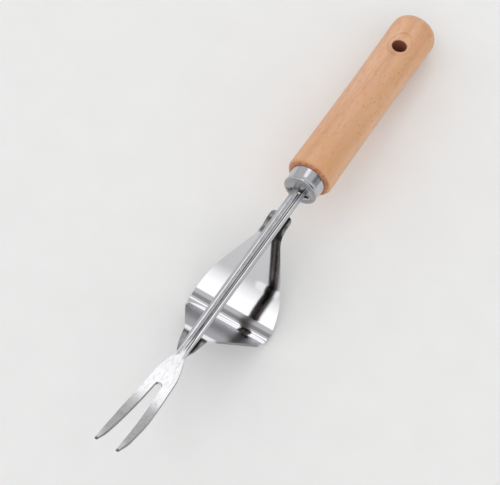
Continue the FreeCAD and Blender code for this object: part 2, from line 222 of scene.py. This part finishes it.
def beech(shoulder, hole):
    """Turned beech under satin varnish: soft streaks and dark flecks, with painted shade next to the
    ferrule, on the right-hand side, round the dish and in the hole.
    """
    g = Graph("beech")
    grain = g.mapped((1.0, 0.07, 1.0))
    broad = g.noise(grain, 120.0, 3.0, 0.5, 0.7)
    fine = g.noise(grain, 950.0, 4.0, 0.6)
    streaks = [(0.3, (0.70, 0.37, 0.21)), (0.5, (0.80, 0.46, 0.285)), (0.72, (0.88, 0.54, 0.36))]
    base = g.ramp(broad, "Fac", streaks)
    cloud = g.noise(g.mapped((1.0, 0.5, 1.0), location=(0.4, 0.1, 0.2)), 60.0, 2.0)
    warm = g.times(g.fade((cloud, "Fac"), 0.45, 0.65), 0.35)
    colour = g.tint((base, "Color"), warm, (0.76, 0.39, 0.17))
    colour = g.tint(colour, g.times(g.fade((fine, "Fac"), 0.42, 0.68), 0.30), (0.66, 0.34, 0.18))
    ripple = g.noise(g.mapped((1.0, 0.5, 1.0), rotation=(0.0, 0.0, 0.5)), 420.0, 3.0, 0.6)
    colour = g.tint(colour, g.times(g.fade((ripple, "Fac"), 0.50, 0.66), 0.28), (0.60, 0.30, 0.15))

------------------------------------

| TASK TO CARRY OUT |
Quote the data in full, keeping each word unchanged.

| FINAL RESULT |
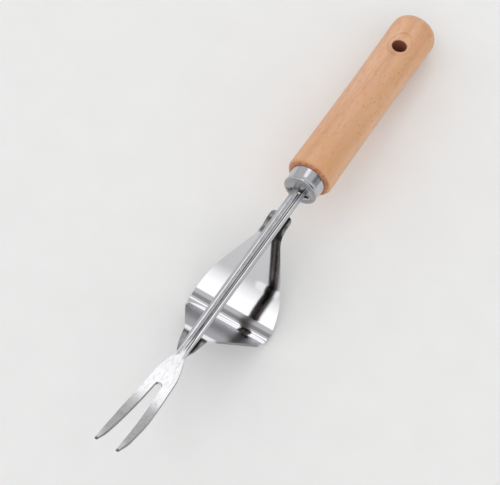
Continue the FreeCAD and Blender code for this object: part 2, from line 222 of scene.py. This part finishes it.
def beech(shoulder, hole):
    """Turned beech under satin varnish: soft streaks and dark flecks, with painted shade next to the
    ferrule, on the right-hand side, round the dish and in the hole.
    """
    g = Graph("beech")
    grain = g.mapped((1.0, 0.07, 1.0))
    broad = g.noise(grain, 120.0, 3.0, 0.5, 0.7)
    fine = g.noise(grain, 950.0, 4.0, 0.6)
    streaks = [(0.3, (0.70, 0.37, 0.21)), (0.5, (0.80, 0.46, 0.285)), (0.72, (0.88, 0.54, 0.36))]
    base = g.ramp(broad, "Fac", streaks)
    cloud = g.noise(g.mapped((1.0, 0.5, 1.0), location=(0.4, 0.1, 0.2)), 60.0, 2.0)
    warm = g.times(g.fade((cloud, "Fac"), 0.45, 0.65), 0.35)
    colour = g.tint((base, "Color"), warm, (0.76, 0.39, 0.17))
    colour = g.tint(colour, g.times(g.fade((fine, "Fac"), 0.42, 0.68), 0.30), (0.66, 0.34, 0.18))
    ripple = g.noise(g.mapped((1.0, 0.5, 1.0), rotation=(0.0, 0.0, 0.5)), 420.0, 3.0, 0.6)
    colour = g.tint(colour, g.times(g.fade((ripple, "Fac"), 0.50, 0.66), 0.28), (0.60, 0.30, 0.15))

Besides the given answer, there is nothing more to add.